Your goal
Please give the listing again, word for word, with nothing left out.

Data segment
────────

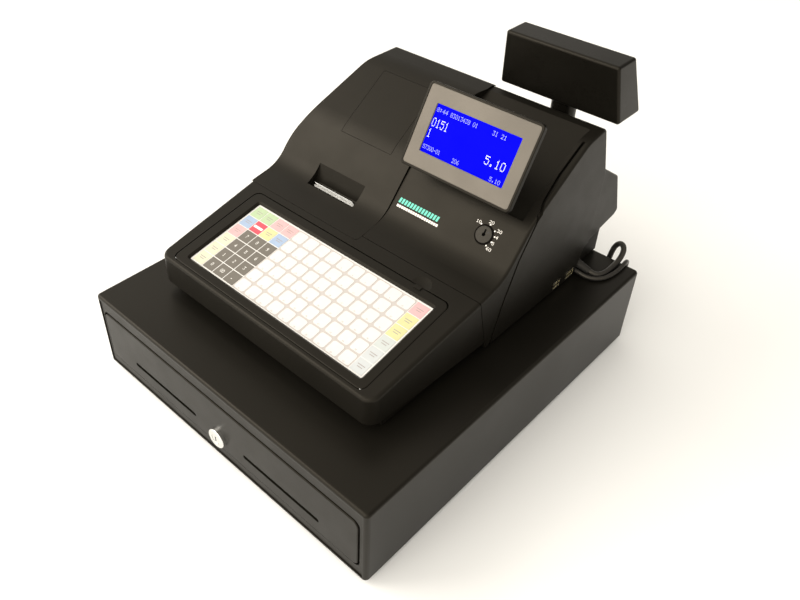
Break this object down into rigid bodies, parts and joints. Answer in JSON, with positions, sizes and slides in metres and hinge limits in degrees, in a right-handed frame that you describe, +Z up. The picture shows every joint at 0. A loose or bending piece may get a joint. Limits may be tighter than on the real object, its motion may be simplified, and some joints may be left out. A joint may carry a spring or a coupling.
{
  "type": "cash register",
  "caption": "Cash register on its cash drawer: sloping sheet keyboard, lift-up printer cover, tilting operator display, swivelling customer display, sliding till.",
  "frame": {"origin": "middle of the footprint without the mains cord, at table height", "axes": "+X to the operator's right, -Y towards the operator, +Z up"},
  "size_m": [0.41, 0.5646, 0.3578],
  "materials": {
    "steel_black": "fine textured satin powder coat",
    "case_black": "fine spark-eroded texture",
    "front_black": "fine texture, satin",
    "frame_black": "fine texture",
    "rubber": "matte",
    "zinc_steel": "zinc plated",
    "chrome": "bright plated",
    "lock_grey": "satin",
    "till_black": "smooth",
    "bezel_grey": "fine texture",
    "screen_blue": "clear cover over a lit blue screen",
    "window_smoke": "smoked",
    "key_legends": "printed film",
    "key_rubber": "matte",
    "board_green": "solder resist",
    "paper": "smooth thermal paper",
    "aluminium": "as extruded",
    "roller_rubber": "ground",
    "gear_white": "acetal",
    "cord_black": "satin pvc",
    "copper": "lacquered winding and core"
  },
  "bodies": {
    "register": {"cabinet_shell": "steel_black", "cabinet_bottom": "zinc_steel", "front_frame": "front_black", "drawer_feet": "rubber", "cabinet_rails": "zinc_steel", "release_solenoid": "zinc_steel", "push_spring": "zinc_steel", "cable_gland": "rubber", "base_pan": "frame_black", "register_feet": "rubber", "keyboard_case": "case_black", "keyboard_pins": "zinc_steel", "key_sheet": "key_legends", "key_mat": "key_rubber", "keyboard_board": "board_green", "main_case": "case_black", "rear_hood": "case_black", "case_screws": "zinc_steel", "post_collar": "case_black", "mode_lock_bezel": "case_black", "cover_hinge_pins": "zinc_steel", "printer_frame": "zinc_steel", "print_head": "aluminium", "printer_motor": "zinc_steel", "paper_bucket": "frame_black", "receipt_strip": "paper", "main_board": "board_green", "port_connectors": "chrome", "power_transformer": "copper", "display_bracket": "frame_black", "mains_relief": "cord_black", "mains_cord": "cord_black", "mains_coil": "cord_black", "mains_plug": "cord_black", "drawer_cable": "cord_black"},
    "drawer": {"drawer_front": "front_black", "drawer_tray": "zinc_steel", "till_insert": "till_black", "clip_rod": "zinc_steel", "drawer_lock_housing": "chrome"},
    "drawer_lock": {"drawer_lock_plug": "chrome"},
    "note_clip_1": {"note_clip_1": "lock_grey"},
    "note_clip_2": {"note_clip_2": "lock_grey"},
    "note_clip_3": {"note_clip_3": "lock_grey"},
    "note_clip_4": {"note_clip_4": "lock_grey"},
    "latch": {"latch_lever": "zinc_steel"},
    "key_frame": {"keyboard_frame": "frame_black"},
    "cover": {"printer_cover": "case_black", "cover_inset": "case_black", "tear_bar": "zinc_steel"},
    "platen": {"platen_roller": "roller_rubber"},
    "pinion": {"motor_pinion": "gear_white"},
    "roll": {"paper_roll": "paper"},
    "operator_display": {"display_shell": "frame_black", "display_bezel": "bezel_grey", "display_screen": "screen_blue"},
    "display_post": {"customer_post": "case_black"},
    "customer_display": {"customer_housing": "case_black", "customer_window": "window_smoke"},
    "mode_lock": {"mode_lock_plug": "lock_grey"}
  },
  "joints": [
    {"name": "drawer_slide", "type": "slide", "parent": "register", "child": "drawer", "axis": [0, -1, 0], "range_m": [0, 0.32]},
    {"name": "drawer_lock_turn", "type": "hinge", "parent": "drawer", "child": "drawer_lock", "pos_m": [0, -0.2335, 0.037], "axis": [0, -1, 0], "range_deg": [0, 90]},
    {"name": "note_clip_1_lift", "type": "hinge", "parent": "drawer", "child": "note_clip_1", "pos_m": [-0.1386, 0.1525, 0.071], "axis": [-1, 0, 0], "range_deg": [0, 20], "stiffness_Nm_per_rad": 0.03, "springref_deg": -34.38},
    {"name": "note_clip_2_lift", "type": "hinge", "parent": "drawer", "child": "note_clip_2", "pos_m": [-0.0462, 0.1525, 0.071], "axis": [-1, 0, 0], "range_deg": [0, 20], "stiffness_Nm_per_rad": 0.03, "springref_deg": -34.38},
    {"name": "note_clip_3_lift", "type": "hinge", "parent": "drawer", "child": "note_clip_3", "pos_m": [0.0462, 0.1525, 0.071], "axis": [-1, 0, 0], "range_deg": [0, 20], "stiffness_Nm_per_rad": 0.03, "springref_deg": -34.38},
    {"name": "note_clip_4_lift", "type": "hinge", "parent": "drawer", "child": "note_clip_4", "pos_m": [0.1386, 0.1525, 0.071], "axis": [-1, 0, 0], "range_deg": [0, 20], "stiffness_Nm_per_rad": 0.03, "springref_deg": -34.38},
    {"name": "latch_lever_turn", "type": "hinge", "parent": "register", "child": "latch", "pos_m": [0.012, 0.2065, 0.0345], "axis": [0, 0, 1], "range_deg": [-15, 0]},
    {"name": "key_frame_lift", "type": "hinge", "parent": "register", "child": "key_frame", "pos_m": [-0.00525, -0.16424, 0.15141], "axis": [1, 0, 0], "range_deg": [0, 60]},
    {"name": "printer_cover_lift", "type": "hinge", "parent": "register", "child": "cover", "pos_m": [-0.071, 0.1723, 0.2667], "axis": [-1, 0, 0], "range_deg": [0, 65]},
    {"name": "platen_spin", "type": "hinge", "parent": "register", "child": "platen", "pos_m": [-0.071, 0.0102, 0.1616], "axis": [1, 0, 0], "continuous": true},
    {"name": "motor_pinion_spin", "type": "hinge", "parent": "register", "child": "pinion", "pos_m": [-0.0285, 0.02123, 0.15234], "axis": [1, 0, 0], "continuous": true},
    {"name": "paper_roll_spin", "type": "hinge", "parent": "register", "child": "roll", "pos_m": [-0.071, 0.0965, 0.179], "axis": [1, 0, 0], "continuous": true},
    {"name": "operator_display_tilt", "type": "hinge", "parent": "register", "child": "operator_display", "pos_m": [0.0743, 0.0585, 0.253], "axis": [1, 0, 0], "range_deg": [-25, 10]},
    {"name": "display_post_lift", "type": "slide", "parent": "register", "child": "display_post", "axis": [0, 0, 1], "range_m": [0, 0.05]},
    {"name": "customer_display_swivel", "type": "hinge", "parent": "display_post", "child": "customer_display", "pos_m": [0.0919, 0.1865, 0.2945], "axis": [0, 0, 1], "range_deg": [-90, 90]},
    {"name": "mode_lock_turn", "type": "hinge", "parent": "register", "child": "mode_lock", "pos_m": [0.1142, 0.0301, 0.211], "axis": [0, -0.7593, 0.6508], "range_deg": [-90, 100]}
  ],
  "couplings": [
    {"joint": "motor_pinion_spin", "follows": "platen_spin", "ratio": -2}
  ]
}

────────

Solved exercise
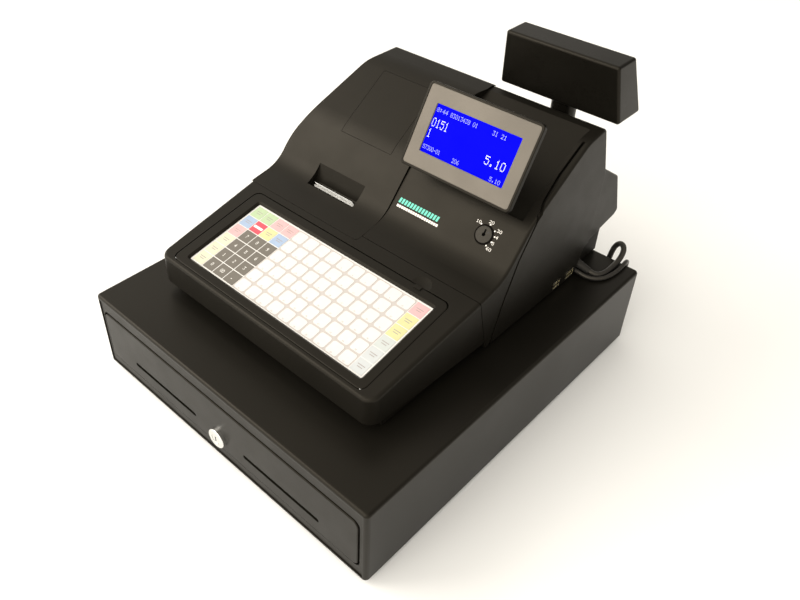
Break this object down into rigid bodies, parts and joints. Answer in JSON, with positions, sizes and slides in metres and hinge limits in degrees, in a right-handed frame that you describe, +Z up. The picture shows every joint at 0. A loose or bending piece may get a joint. Limits may be tighter than on the real object, its motion may be simplified, and some joints may be left out. A joint may carry a spring or a coupling.
{
  "type": "cash register",
  "caption": "Cash register on its cash drawer: sloping sheet keyboard, lift-up printer cover, tilting operator display, swivelling customer display, sliding till.",
  "frame": {"origin": "middle of the footprint without the mains cord, at table height", "axes": "+X to the operator's right, -Y towards the operator, +Z up"},
  "size_m": [0.41, 0.5646, 0.3578],
  "materials": {
    "steel_black": "fine textured satin powder coat",
    "case_black": "fine spark-eroded texture",
    "front_black": "fine texture, satin",
    "frame_black": "fine texture",
    "rubber": "matte",
    "zinc_steel": "zinc plated",
    "chrome": "bright plated",
    "lock_grey": "satin",
    "till_black": "smooth",
    "bezel_grey": "fine texture",
    "screen_blue": "clear cover over a lit blue screen",
    "window_smoke": "smoked",
    "key_legends": "printed film",
    "key_rubber": "matte",
    "board_green": "solder resist",
    "paper": "smooth thermal paper",
    "aluminium": "as extruded",
    "roller_rubber": "ground",
    "gear_white": "acetal",
    "cord_black": "satin pvc",
    "copper": "lacquered winding and core"
  },
  "bodies": {
    "register": {"cabinet_shell": "steel_black", "cabinet_bottom": "zinc_steel", "front_frame": "front_black", "drawer_feet": "rubber", "cabinet_rails": "zinc_steel", "release_solenoid": "zinc_steel", "push_spring": "zinc_steel", "cable_gland": "rubber", "base_pan": "frame_black", "register_feet": "rubber", "keyboard_case": "case_black", "keyboard_pins": "zinc_steel", "key_sheet": "key_legends", "key_mat": "key_rubber", "keyboard_board": "board_green", "main_case": "case_black", "rear_hood": "case_black", "case_screws": "zinc_steel", "post_collar": "case_black", "mode_lock_bezel": "case_black", "cover_hinge_pins": "zinc_steel", "printer_frame": "zinc_steel", "print_head": "aluminium", "printer_motor": "zinc_steel", "paper_bucket": "frame_black", "receipt_strip": "paper", "main_board": "board_green", "port_connectors": "chrome", "power_transformer": "copper", "display_bracket": "frame_black", "mains_relief": "cord_black", "mains_cord": "cord_black", "mains_coil": "cord_black", "mains_plug": "cord_black", "drawer_cable": "cord_black"},
    "drawer": {"drawer_front": "front_black", "drawer_tray": "zinc_steel", "till_insert": "till_black", "clip_rod": "zinc_steel", "drawer_lock_housing": "chrome"},
    "drawer_lock": {"drawer_lock_plug": "chrome"},
    "note_clip_1": {"note_clip_1": "lock_grey"},
    "note_clip_2": {"note_clip_2": "lock_grey"},
    "note_clip_3": {"note_clip_3": "lock_grey"},
    "note_clip_4": {"note_clip_4": "lock_grey"},
    "latch": {"latch_lever": "zinc_steel"},
    "key_frame": {"keyboard_frame": "frame_black"},
    "cover": {"printer_cover": "case_black", "cover_inset": "case_black", "tear_bar": "zinc_steel"},
    "platen": {"platen_roller": "roller_rubber"},
    "pinion": {"motor_pinion": "gear_white"},
    "roll": {"paper_roll": "paper"},
    "operator_display": {"display_shell": "frame_black", "display_bezel": "bezel_grey", "display_screen": "screen_blue"},
    "display_post": {"customer_post": "case_black"},
    "customer_display": {"customer_housing": "case_black", "customer_window": "window_smoke"},
    "mode_lock": {"mode_lock_plug": "lock_grey"}
  },
  "joints": [
    {"name": "drawer_slide", "type": "slide", "parent": "register", "child": "drawer", "axis": [0, -1, 0], "range_m": [0, 0.32]},
    {"name": "drawer_lock_turn", "type": "hinge", "parent": "drawer", "child": "drawer_lock", "pos_m": [0, -0.2335, 0.037], "axis": [0, -1, 0], "range_deg": [0, 90]},
    {"name": "note_clip_1_lift", "type": "hinge", "parent": "drawer", "child": "note_clip_1", "pos_m": [-0.1386, 0.1525, 0.071], "axis": [-1, 0, 0], "range_deg": [0, 20], "stiffness_Nm_per_rad": 0.03, "springref_deg": -34.38},
    {"name": "note_clip_2_lift", "type": "hinge", "parent": "drawer", "child": "note_clip_2", "pos_m": [-0.0462, 0.1525, 0.071], "axis": [-1, 0, 0], "range_deg": [0, 20], "stiffness_Nm_per_rad": 0.03, "springref_deg": -34.38},
    {"name": "note_clip_3_lift", "type": "hinge", "parent": "drawer", "child": "note_clip_3", "pos_m": [0.0462, 0.1525, 0.071], "axis": [-1, 0, 0], "range_deg": [0, 20], "stiffness_Nm_per_rad": 0.03, "springref_deg": -34.38},
    {"name": "note_clip_4_lift", "type": "hinge", "parent": "drawer", "child": "note_clip_4", "pos_m": [0.1386, 0.1525, 0.071], "axis": [-1, 0, 0], "range_deg": [0, 20], "stiffness_Nm_per_rad": 0.03, "springref_deg": -34.38},
    {"name": "latch_lever_turn", "type": "hinge", "parent": "register", "child": "latch", "pos_m": [0.012, 0.2065, 0.0345], "axis": [0, 0, 1], "range_deg": [-15, 0]},
    {"name": "key_frame_lift", "type": "hinge", "parent": "register", "child": "key_frame", "pos_m": [-0.00525, -0.16424, 0.15141], "axis": [1, 0, 0], "range_deg": [0, 60]},
    {"name": "printer_cover_lift", "type": "hinge", "parent": "register", "child": "cover", "pos_m": [-0.071, 0.1723, 0.2667], "axis": [-1, 0, 0], "range_deg": [0, 65]},
    {"name": "platen_spin", "type": "hinge", "parent": "register", "child": "platen", "pos_m": [-0.071, 0.0102, 0.1616], "axis": [1, 0, 0], "continuous": true},
    {"name": "motor_pinion_spin", "type": "hinge", "parent": "register", "child": "pinion", "pos_m": [-0.0285, 0.02123, 0.15234], "axis": [1, 0, 0], "continuous": true},
    {"name": "paper_roll_spin", "type": "hinge", "parent": "register", "child": "roll", "pos_m": [-0.071, 0.0965, 0.179], "axis": [1, 0, 0], "continuous": true},
    {"name": "operator_display_tilt", "type": "hinge", "parent": "register", "child": "operator_display", "pos_m": [0.0743, 0.0585, 0.253], "axis": [1, 0, 0], "range_deg": [-25, 10]},
    {"name": "display_post_lift", "type": "slide", "parent": "register", "child": "display_post", "axis": [0, 0, 1], "range_m": [0, 0.05]},
    {"name": "customer_display_swivel", "type": "hinge", "parent": "display_post", "child": "customer_display", "pos_m": [0.0919, 0.1865, 0.2945], "axis": [0, 0, 1], "range_deg": [-90, 90]},
    {"name": "mode_lock_turn", "type": "hinge", "parent": "register", "child": "mode_lock", "pos_m": [0.1142, 0.0301, 0.211], "axis": [0, -0.7593, 0.6508], "range_deg": [-90, 100]}
  ],
  "couplings": [
    {"joint": "motor_pinion_spin", "follows": "platen_spin", "ratio": -2}
  ]
}